In 1515, Milan was recaptured by Francis I. In a meeting of the Pope and Francis I, Leonardo was among those who were present at that time. The said meeting was held in Bologna. After knowing about Leonardo's exceptional skills, he was commissioned by Franci to create a mechanical lion that had a capability of moving forward and opening its chest filled with lilies.

During the year 1516, Leonardo became a part of Francis' service, and he was given a permanent residence at the Clos Luce, which was the manor house locted ner the Chateau d'Amboise or the king's royal residence. Leonardo lived the final three years of his well-lived life. Alongside him was an apprentice and friend by the name of Count Francesco Melzi. Furthermore, Leonardo obtained a pension that amounted up to 10,000 scudi.

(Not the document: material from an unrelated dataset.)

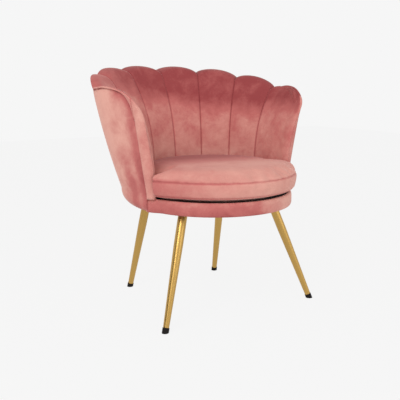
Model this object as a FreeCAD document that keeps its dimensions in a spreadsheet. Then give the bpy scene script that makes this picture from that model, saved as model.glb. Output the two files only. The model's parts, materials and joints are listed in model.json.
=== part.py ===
"""Scallop back chair: a round tub chair with eight padded petals and four splayed metal legs.

Millimetres. The chair faces -Y, +X is its left-hand side seen from behind, +Z is up and z = 0 is the floor.
The tub is worked out about its own upright axis: angle 0 points to the rear, positive angles go to +X.
The origin of the model is on the floor under the middle of the chair's outline.
"""
import FreeCAD, Part
import math
import os
from FreeCAD import Placement, Rotation, Vector

os.makedirs("parts", exist_ok=True)
doc = FreeCAD.newDocument("ScallopBackChair")

SIZES = [
    ("back_height", 758, "top edge at the rear seam, above the floor"),
    ("rear_flare", 14, "how much further out the outer skin stands at the top of the back"),
    ("rear_flare_end", 70, "angle where that extra flare has died out"),
    ("rim_fall", 97, "how far the top edge would fall from the rear to the side"),
    ("rim_fall_power", 1.3, "keeps the top edge level for longer round the rear"),
    ("level_angle", 76.5, "angle past which the top edge stays level"),
    ("petal_angle", 23.6, "angle between petal seams"),
    ("lobe_rise", 12.5, "height of each scallop above its seams"),
    ("lobe_power", 0.55, "fullness of the scallops and the petals, 0.5 is an ellipse"),
    ("rim_lean", 4, "how far the petal roll stands out over the outer cover"),
    ("summit_share", 0.8, "highest line of the roll, as a share of its depth from the inside"),
    ("petal_crown", 14, "how far each petal bulges into the seat"),
    ("wall_radius", 250, "inner wall at the petal seams, near the seat"),
    ("rim_inner_radius", 335, "inner wall at the petal seams, just under the rim"),
    ("arm_wall_narrowing", 15, "how far that radius draws in at the arm fronts"),
    ("rim_inner_drop", 14, "inner start of the rim roll, below the top edge"),
    ("rim_wrap", 7, "outer seam of the rim roll, below the top edge"),
    ("flare_height", 430, "height where the inner wall starts to flare"),
    ("shell_depth_at_foot", 43, "from the inner wall to the outer skin above its bottom corner"),
    ("skin_foot_height", 386, "height of that radius"),
    ("shell_depth_at_top", 46.5, "from the inner wall to the outer skin near the top"),
    ("skin_top_drop", 22, "height of that depth, below the top edge at the rear seam"),
    ("skin_belly", 7.5, "outward bow of the outer skin between them"),
    ("arm_narrowing", 50, "how far the outer skin draws in at the arm fronts"),
    ("arm_narrowing_low", 22, "the same just above the bottom corner"),
    ("narrowing_angle", 68, "angle where the arms begin to draw in"),
    ("welt_angle", 100.5, "angle where the outer cover ends at the arm fronts"),
    ("arm_angle", 106, "angle of the arm fronts"),
    ("corner_angle", 77, "angle where the front petal starts to round down"),
    ("cover_corner_angle", 84, "angle where the outer cover starts to round down"),
    ("corner_height", 600, "height where its rounded corner ends"),
    ("corner_power", 2.2, "fullness of that corner, 2 is an ellipse"),
    ("cover_corner_height", 600, "height where the cover's rounded corner ends at the arm front"),
    ("foam_at_seam", 5, "petal padding behind each seam"),
    ("inner_panel_thickness", 3, "bent fibreboard behind the petals"),
    ("outer_panel_thickness", 3, "bent fibreboard under the outer cover"),
    ("cover_thickness", 6, "outer velvet with its wadding"),
    ("cover_corner_radius", 52, "bottom corner of the outer cover at the rear"),
    ("cover_corner_front", 22, "the same at the arm fronts"),
    ("cover_underturn", 72, "how far round the bottom corner the cover is turned, degrees"),
    ("shelf_drop", 33, "underside of the petal roll, below the seam line"),
    ("arm_shelf_height", 560, "the same at the arm fronts, above the floor"),
    ("arm_shelf_angle", 74, "angle where the underside begins to fall to that height"),
    ("rail_height", 20, "bent top rail"),
    ("rail_angle", 72, "half the angle that the top rail spans"),
    ("rib_width", 15, "plywood ribs"),
    ("rib_spacing", 26, "angle between ribs"),
    ("rib_toe", 5, "depth of a rib where it stands against the board's edge"),
    ("frame_bottom", 347, "lower edge of the inner panel and the ribs"),
    ("soft_gap", 0.3, "clearance round every padded piece"),
    ("arm_gap", 1.1, "clearance between the front petals' padding and the frame inside it"),
    ("base_forward", 12, "centre of the round base, forward of the tub's axis"),
    ("base_radius", 247.5, "outside of the velvet base band"),
    ("band_padding", 15.2, "thickness of the base band"),
    ("band_corner_radius", 12, "rounded edges of the base band"),
    ("base_bottom", 330, "underside of the base band"),
    ("base_band_height", 41.7, "height of the base band"),
    ("band_half_angle", 81.8, "half the angle that the band spans round the front"),
    ("board_bottom", 340, "underside of the plywood seat board"),
    ("board_thickness", 18, "plywood seat board"),
    ("lining_thickness", 0.8, "black lining cloth, above and below"),
    ("lining_inset", 4, "edge of the linings, inside the board's edge"),
    ("deck_pad_thickness", 9.4, "thin foam on the seat board"),
    ("cushion_radius", 264, "widest part of the seat cushion in front"),
    ("cushion_rear_radius", 235, "seat cushion where it sits between the petals"),
    ("cushion_forward", 13, "centre of the cushion, forward of the tub's axis"),
    ("cushion_shoulder", 75, "the cushion widens in front of this distance"),
    ("cushion_seam_height", 430, "top seam of the cushion"),
    ("cushion_low_seam_height", 386, "bottom seam of the cushion"),
    ("cushion_top_height", 461, "middle of the crowned top"),
    ("cushion_flat_radius", 205, "flat underside of the cushion"),
    ("cushion_side_bulge", 3, "belly of the cushion's side between its seams"),
    ("seam_notch", 2.5, "depth of the cushion's seams"),
    ("cushion_edge_radius", 9, "sets how far in the rounded edge of the top runs"),
    ("leg_top_diameter", 28, "tapered steel leg, upper part"),
    ("leg_foot_diameter", 17.6, "tapered steel leg, at its foot"),
    ("leg_straight_share", 0.3, "share of the leg that is not tapered"),
    ("leg_wall", 1.5, "wall of the leg's tube"),
    ("front_foot_across", 275, "front feet, from the middle"),
    ("front_foot_forward", 172, "front feet, forward of the tub's axis"),
    ("front_leg_across", 166, "front legs at the underside of the base"),
    ("front_leg_forward", 94, "front legs at the underside of the base"),
    ("back_foot_across", 178, "back feet, from the middle"),
    ("back_foot_rearward", 262, "back feet, behind the tub's axis"),
    ("back_leg_across", 149, "back legs at the underside of the base"),
    ("back_leg_rearward", 171, "back legs at the underside of the base"),
    ("plate_side", 52, "square mounting plate of each leg"),
    ("plate_thickness", 3, "mounting plate"),
    ("plate_corner", 6, "its rounded corners"),
    ("screw_offset", 18, "screws, from the middle of the plate"),
    ("screw_diameter", 5, "machine screws of the legs"),
    ("screw_head_diameter", 9.6, "their heads"),
    ("screw_head_height", 3, "their heads"),
    ("screw_length", 18, "shank, from the underside of the plate"),
    ("nut_barrel_diameter", 7, "barrel of each tee nut"),
    ("nut_flange_diameter", 16, "flange of each tee nut"),
    ("nut_flange_height", 1.4, "flange of each tee nut"),
    ("nut_barrel_length", 10, "barrel of each tee nut"),
    ("hole_clearance", 0.2, "round a screw or nut, on the diameter"),
    ("cap_height", 14, "black glide cap on each foot"),
    ("cap_wall", 1.4, "wall of the cap"),
    ("cap_floor", 6, "tube end above the floor, along the leg"),
    ("wood_screw_diameter", 4, "screws through the ribs into the board's edge"),
    ("wood_screw_head", 7, "diameter of their heads"),
    ("wood_screw_head_height", 1.5, "their heads"),
    ("wood_screw_height", 352, "their height above the floor"),
    ("wood_screw_grip", 22, "how deep they go into the board"),
]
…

On May 2, 1519, Leonardo died at his residence at the Clos Luce. It was also noted that during his last years, Francis I had become one of his closest friends. In fact, the king held the head of Leonardo in his death. However, there were accounts that this story may be more of fictitious. Nevertheless, Francis and Leonardo developed a professional relationship that has led to their strong friendship even up to the artists death.

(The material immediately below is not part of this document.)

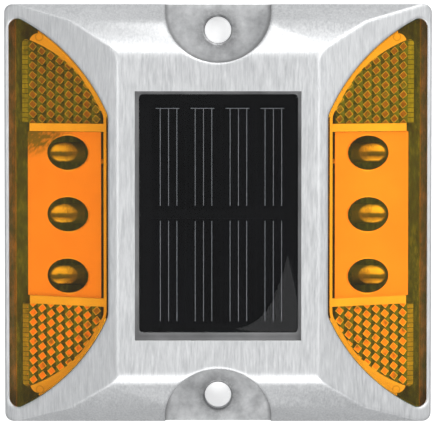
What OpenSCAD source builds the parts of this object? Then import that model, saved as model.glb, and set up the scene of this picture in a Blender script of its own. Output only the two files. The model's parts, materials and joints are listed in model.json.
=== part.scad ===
// Raised pavement marker: a cast aluminium road stud with a solar panel on top and an amber
// lens on each of its two ramps. X runs through the two lenses, Y through the two bolt
// recesses, +Z is up, and the origin is the centre of the face that lies on the road.

/* [Body] */
// Length of the body through the two lenses
body_x = 105; // [105:0.5:107]
// Width of the body through the two bolt recesses
body_y = 102.5; // [102.5:0.5:104]
// Height of the body above the road
body_h = 22; // [22:0.5:23]
// Width of the flat top between the two ramps
plateau_x = 48.2; // [47.8:0.2:48.6]
// Height of the upright edge at the foot of each ramp
ramp_foot = 4; // [3.8:0.1:4.2]
// Height of the upright edge on the bolt sides
edge_h = 5.5; // [5:0.5:6]
// Thickness of the cast walls
wall = 2.6; // [2.4:0.1:2.8]
// Radius of the four upright corners
corner_r = 2; // [1.5:0.5:3]

/* [Shoulder on the bolt sides] */
// Distance from the middle to the centre of the shoulder's curve
shoulder_y = 37.2; // [37:0.1:37.4]
// Radius of the shoulder's curve
shoulder_r = 5.35; // [5:0.05:5.6]
// Slope of the flat below the shoulder's curve, in degrees
shoulder_slope = 45; // [44:1:46]
// Distance from the middle to the crease where the slope gets steeper
crease_y = 47; // [46.5:0.1:47.4]

/* [Bolt recesses] */
// Distance between the two bolt holes
bolt_pitch = 90; // [90:0.2:91]
// Diameter of the bolt holes
bolt_d = 6.5; // [6:0.1:7]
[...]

I love those who can smile in trouble, who can gather strength from distress, and grow brave by reflection. 'Tis the business of little minds to shrink, but they whose heart is firm, and whose conscience approves their conduct, will pursue their principles unto death.”
- Leonardo da Vinci

Leonardo was best known for his painting of The Mona Lisa. The painting's focal point was the Mona Lisa's rather elusive smile, as well as the mysterious quality of the woman as depicted in her eyes and corners of the mouth. There was also quite a shadowy feature in this painting, which was obtained from Leonardo's smoke or sfumato.

Aside from being a great painter, Leonardo was also a gifted draftsman. He kept a journal of sketches and drawings that he made throughout his life. These sketches served as the preparation for his works including The Virgin of the Rocks, The Last Supper and The Adoration of the Magi. His earlist drawing, Landscape Drawing for Santa Maria Della Neve, dated back to August 5, 1473, featured in detail the farmlands, Montelupo Castle and the mountains around it. Leonardo's drawing of The Vitruvian Man is one of the most popular world icons. There have been countless attempts over the years to understand the composition of Leonardo's illustration of Vitruvius' principles.

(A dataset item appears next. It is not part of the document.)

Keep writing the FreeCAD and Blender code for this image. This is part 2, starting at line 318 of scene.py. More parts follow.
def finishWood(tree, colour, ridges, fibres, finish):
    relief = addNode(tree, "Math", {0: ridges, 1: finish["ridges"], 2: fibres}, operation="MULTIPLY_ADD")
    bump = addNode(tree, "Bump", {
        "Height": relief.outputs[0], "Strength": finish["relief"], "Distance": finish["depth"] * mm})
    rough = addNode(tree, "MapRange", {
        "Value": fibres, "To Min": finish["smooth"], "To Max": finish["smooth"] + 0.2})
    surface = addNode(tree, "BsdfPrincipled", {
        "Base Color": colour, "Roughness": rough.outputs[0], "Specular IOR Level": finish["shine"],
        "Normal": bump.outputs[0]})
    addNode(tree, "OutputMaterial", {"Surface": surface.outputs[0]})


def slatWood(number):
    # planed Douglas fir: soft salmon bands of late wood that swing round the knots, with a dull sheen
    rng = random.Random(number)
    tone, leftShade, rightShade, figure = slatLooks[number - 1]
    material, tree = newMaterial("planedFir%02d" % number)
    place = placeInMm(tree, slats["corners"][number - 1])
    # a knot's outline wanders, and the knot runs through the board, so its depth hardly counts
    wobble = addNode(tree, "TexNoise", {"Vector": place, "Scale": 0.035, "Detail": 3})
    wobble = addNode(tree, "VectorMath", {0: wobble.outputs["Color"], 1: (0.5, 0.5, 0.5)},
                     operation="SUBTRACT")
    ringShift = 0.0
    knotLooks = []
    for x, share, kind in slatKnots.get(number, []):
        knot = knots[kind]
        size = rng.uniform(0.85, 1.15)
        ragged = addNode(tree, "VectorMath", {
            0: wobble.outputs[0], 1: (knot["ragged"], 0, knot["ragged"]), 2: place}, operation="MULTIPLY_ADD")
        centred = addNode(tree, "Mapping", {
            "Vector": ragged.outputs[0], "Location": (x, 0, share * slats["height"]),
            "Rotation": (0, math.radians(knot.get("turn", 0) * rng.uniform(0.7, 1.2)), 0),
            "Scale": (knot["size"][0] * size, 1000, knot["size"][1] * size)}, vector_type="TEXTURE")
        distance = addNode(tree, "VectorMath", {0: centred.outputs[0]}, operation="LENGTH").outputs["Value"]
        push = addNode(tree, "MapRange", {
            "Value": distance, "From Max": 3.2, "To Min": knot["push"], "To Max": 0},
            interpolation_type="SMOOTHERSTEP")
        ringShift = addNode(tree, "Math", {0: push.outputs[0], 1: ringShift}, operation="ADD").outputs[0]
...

"There is no certainty in science where mathematics cannot be applied," Leonardo once wrote. After his meeting with Fra Luca Pacioli, a professor of mathematics, Leonardo eagerly plunged into a study of the subject. But this was only one of a thousand interests of an exceptionally versatile man who richly deserved to be called a "universal man". He was looked upon by his contemporaries as a "greatest philosopher". Today we know that he was something more: a scientist attracted by all branches of knowledge.

The noblest pleasure is the joy of understanding.” - Leonardo da Vinci

Just like Isaac Newton on Physics, and Charles Darwin on science of evolution, Leonardo's impact on art is tremendous. Throughout his life, Leonardo da Vinci avoided the intrigues of worldly ambitions and vanity. He was a reserved and withdrawn man, not concerned with glory, and yet absolutely sure of the value of his abilities. Along with Michelangelo, Donatello, Titian, and a small band of contemporary Renaissance figures, Leonardo da Vinci become the center of a movement of artists that has permanently enriched western culture.